(Task): Print the full listing exactly.

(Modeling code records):
****
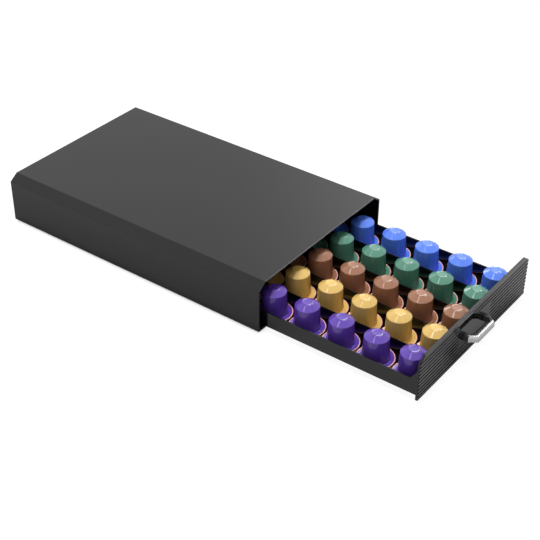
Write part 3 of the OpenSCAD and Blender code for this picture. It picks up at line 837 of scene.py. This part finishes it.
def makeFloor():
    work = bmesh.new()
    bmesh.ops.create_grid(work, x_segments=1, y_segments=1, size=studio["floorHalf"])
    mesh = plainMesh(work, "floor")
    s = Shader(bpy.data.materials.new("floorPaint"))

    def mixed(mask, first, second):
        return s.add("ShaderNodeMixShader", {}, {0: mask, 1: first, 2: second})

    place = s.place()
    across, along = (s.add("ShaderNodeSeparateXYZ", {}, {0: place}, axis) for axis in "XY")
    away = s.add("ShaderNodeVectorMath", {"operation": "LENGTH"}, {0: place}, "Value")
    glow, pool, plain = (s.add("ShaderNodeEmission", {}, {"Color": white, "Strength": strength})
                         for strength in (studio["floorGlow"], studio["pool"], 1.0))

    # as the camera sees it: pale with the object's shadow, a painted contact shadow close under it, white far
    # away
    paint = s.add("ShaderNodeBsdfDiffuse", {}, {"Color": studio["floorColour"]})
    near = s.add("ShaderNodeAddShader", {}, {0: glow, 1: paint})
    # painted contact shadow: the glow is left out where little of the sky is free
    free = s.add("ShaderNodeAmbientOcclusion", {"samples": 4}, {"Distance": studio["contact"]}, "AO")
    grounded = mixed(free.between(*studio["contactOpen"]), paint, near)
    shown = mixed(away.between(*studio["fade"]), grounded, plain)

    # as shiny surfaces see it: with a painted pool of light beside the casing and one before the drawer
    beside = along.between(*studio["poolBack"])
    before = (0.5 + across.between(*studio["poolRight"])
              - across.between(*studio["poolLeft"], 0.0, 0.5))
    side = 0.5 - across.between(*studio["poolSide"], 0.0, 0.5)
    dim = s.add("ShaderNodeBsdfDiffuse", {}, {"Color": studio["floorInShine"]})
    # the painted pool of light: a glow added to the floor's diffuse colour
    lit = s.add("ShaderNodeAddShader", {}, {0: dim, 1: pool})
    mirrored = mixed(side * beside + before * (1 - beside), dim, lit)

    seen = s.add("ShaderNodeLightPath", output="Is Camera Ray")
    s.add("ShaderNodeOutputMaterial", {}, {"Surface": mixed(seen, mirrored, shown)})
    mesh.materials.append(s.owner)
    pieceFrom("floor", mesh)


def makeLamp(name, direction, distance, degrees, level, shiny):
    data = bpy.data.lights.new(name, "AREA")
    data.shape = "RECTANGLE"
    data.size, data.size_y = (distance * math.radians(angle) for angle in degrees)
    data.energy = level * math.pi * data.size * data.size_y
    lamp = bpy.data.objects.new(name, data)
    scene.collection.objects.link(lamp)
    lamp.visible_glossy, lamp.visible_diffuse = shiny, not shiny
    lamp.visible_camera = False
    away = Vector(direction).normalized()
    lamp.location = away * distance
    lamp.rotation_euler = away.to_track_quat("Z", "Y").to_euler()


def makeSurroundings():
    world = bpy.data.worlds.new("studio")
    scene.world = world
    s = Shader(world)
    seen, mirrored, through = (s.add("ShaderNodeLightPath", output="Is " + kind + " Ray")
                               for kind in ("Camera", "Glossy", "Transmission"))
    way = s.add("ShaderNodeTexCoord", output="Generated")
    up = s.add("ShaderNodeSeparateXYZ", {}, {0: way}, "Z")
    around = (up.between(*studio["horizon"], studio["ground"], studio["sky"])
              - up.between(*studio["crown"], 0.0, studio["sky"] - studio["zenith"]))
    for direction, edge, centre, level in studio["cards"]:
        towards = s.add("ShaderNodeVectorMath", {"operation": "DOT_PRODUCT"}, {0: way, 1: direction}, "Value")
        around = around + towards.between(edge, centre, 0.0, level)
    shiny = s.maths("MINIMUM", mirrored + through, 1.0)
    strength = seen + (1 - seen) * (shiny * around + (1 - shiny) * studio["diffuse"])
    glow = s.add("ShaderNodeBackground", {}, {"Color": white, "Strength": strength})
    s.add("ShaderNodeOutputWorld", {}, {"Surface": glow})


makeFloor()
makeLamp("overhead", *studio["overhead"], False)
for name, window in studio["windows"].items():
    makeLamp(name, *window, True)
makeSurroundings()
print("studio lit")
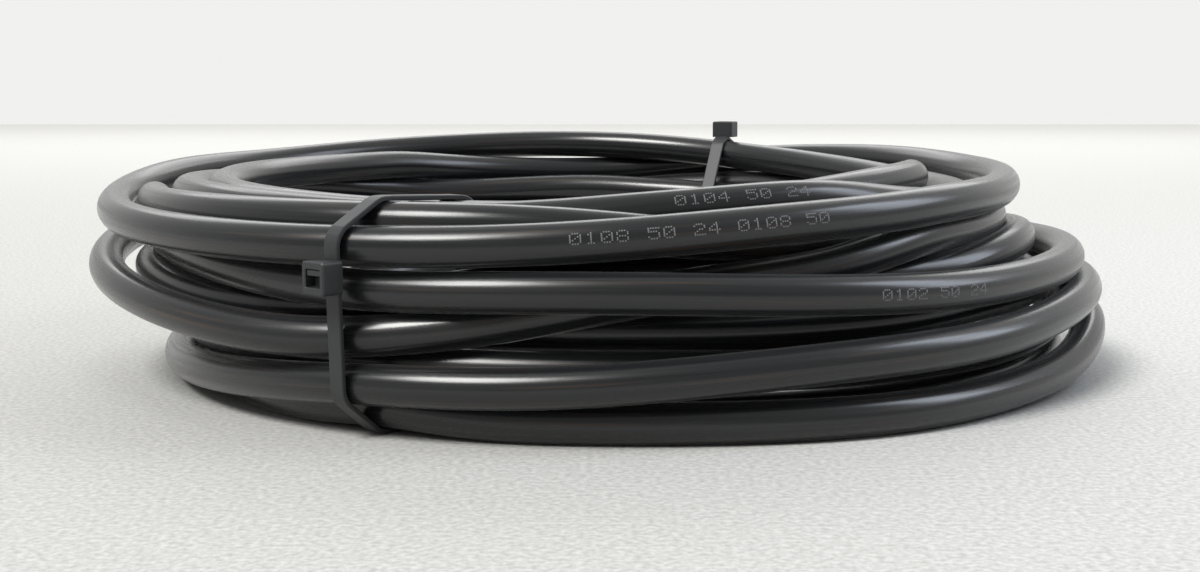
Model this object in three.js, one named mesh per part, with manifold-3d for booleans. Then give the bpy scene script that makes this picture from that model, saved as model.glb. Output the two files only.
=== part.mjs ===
****
(Written solution):
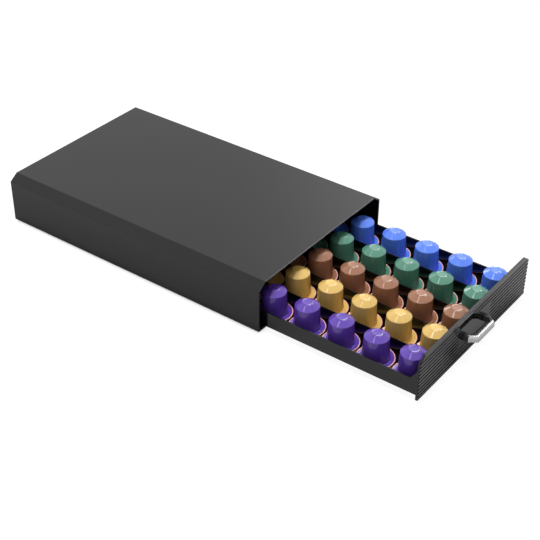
Write part 3 of the OpenSCAD and Blender code for this picture. It picks up at line 837 of scene.py. This part finishes it.
def makeFloor():
    work = bmesh.new()
    bmesh.ops.create_grid(work, x_segments=1, y_segments=1, size=studio["floorHalf"])
    mesh = plainMesh(work, "floor")
    s = Shader(bpy.data.materials.new("floorPaint"))

    def mixed(mask, first, second):
        return s.add("ShaderNodeMixShader", {}, {0: mask, 1: first, 2: second})

    place = s.place()
    across, along = (s.add("ShaderNodeSeparateXYZ", {}, {0: place}, axis) for axis in "XY")
    away = s.add("ShaderNodeVectorMath", {"operation": "LENGTH"}, {0: place}, "Value")
    glow, pool, plain = (s.add("ShaderNodeEmission", {}, {"Color": white, "Strength": strength})
                         for strength in (studio["floorGlow"], studio["pool"], 1.0))

    # as the camera sees it: pale with the object's shadow, a painted contact shadow close under it, white far
    # away
    paint = s.add("ShaderNodeBsdfDiffuse", {}, {"Color": studio["floorColour"]})
    near = s.add("ShaderNodeAddShader", {}, {0: glow, 1: paint})
    # painted contact shadow: the glow is left out where little of the sky is free
    free = s.add("ShaderNodeAmbientOcclusion", {"samples": 4}, {"Distance": studio["contact"]}, "AO")
    grounded = mixed(free.between(*studio["contactOpen"]), paint, near)
    shown = mixed(away.between(*studio["fade"]), grounded, plain)

    # as shiny surfaces see it: with a painted pool of light beside the casing and one before the drawer
    beside = along.between(*studio["poolBack"])
    before = (0.5 + across.between(*studio["poolRight"])
              - across.between(*studio["poolLeft"], 0.0, 0.5))
    side = 0.5 - across.between(*studio["poolSide"], 0.0, 0.5)
    dim = s.add("ShaderNodeBsdfDiffuse", {}, {"Color": studio["floorInShine"]})
    # the painted pool of light: a glow added to the floor's diffuse colour
    lit = s.add("ShaderNodeAddShader", {}, {0: dim, 1: pool})
    mirrored = mixed(side * beside + before * (1 - beside), dim, lit)

    seen = s.add("ShaderNodeLightPath", output="Is Camera Ray")
    s.add("ShaderNodeOutputMaterial", {}, {"Surface": mixed(seen, mirrored, shown)})
    mesh.materials.append(s.owner)
    pieceFrom("floor", mesh)


def makeLamp(name, direction, distance, degrees, level, shiny):
    data = bpy.data.lights.new(name, "AREA")
    data.shape = "RECTANGLE"
    data.size, data.size_y = (distance * math.radians(angle) for angle in degrees)
    data.energy = level * math.pi * data.size * data.size_y
    lamp = bpy.data.objects.new(name, data)
    scene.collection.objects.link(lamp)
    lamp.visible_glossy, lamp.visible_diffuse = shiny, not shiny
    lamp.visible_camera = False
    away = Vector(direction).normalized()
    lamp.location = away * distance
    lamp.rotation_euler = away.to_track_quat("Z", "Y").to_euler()


def makeSurroundings():
    world = bpy.data.worlds.new("studio")
    scene.world = world
    s = Shader(world)
    seen, mirrored, through = (s.add("ShaderNodeLightPath", output="Is " + kind + " Ray")
                               for kind in ("Camera", "Glossy", "Transmission"))
    way = s.add("ShaderNodeTexCoord", output="Generated")
    up = s.add("ShaderNodeSeparateXYZ", {}, {0: way}, "Z")
    around = (up.between(*studio["horizon"], studio["ground"], studio["sky"])
              - up.between(*studio["crown"], 0.0, studio["sky"] - studio["zenith"]))
    for direction, edge, centre, level in studio["cards"]:
        towards = s.add("ShaderNodeVectorMath", {"operation": "DOT_PRODUCT"}, {0: way, 1: direction}, "Value")
        around = around + towards.between(edge, centre, 0.0, level)
    shiny = s.maths("MINIMUM", mirrored + through, 1.0)
    strength = seen + (1 - seen) * (shiny * around + (1 - shiny) * studio["diffuse"])
    glow = s.add("ShaderNodeBackground", {}, {"Color": white, "Strength": strength})
    s.add("ShaderNodeOutputWorld", {}, {"Surface": glow})


makeFloor()
makeLamp("overhead", *studio["overhead"], False)
for name, window in studio["windows"].items():
    makeLamp(name, *window, True)
makeSurroundings()
print("studio lit")
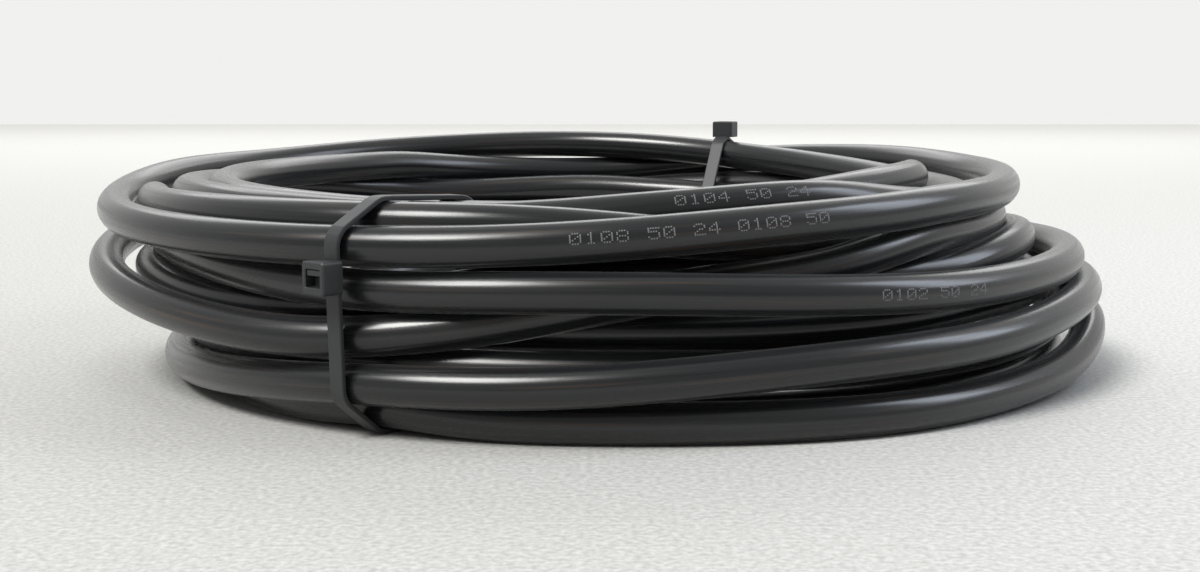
Model this object in three.js, one named mesh per part, with manifold-3d for booleans. Then give the bpy scene script that makes this picture from that model, saved as model.glb. Output the two files only.
=== part.mjs ===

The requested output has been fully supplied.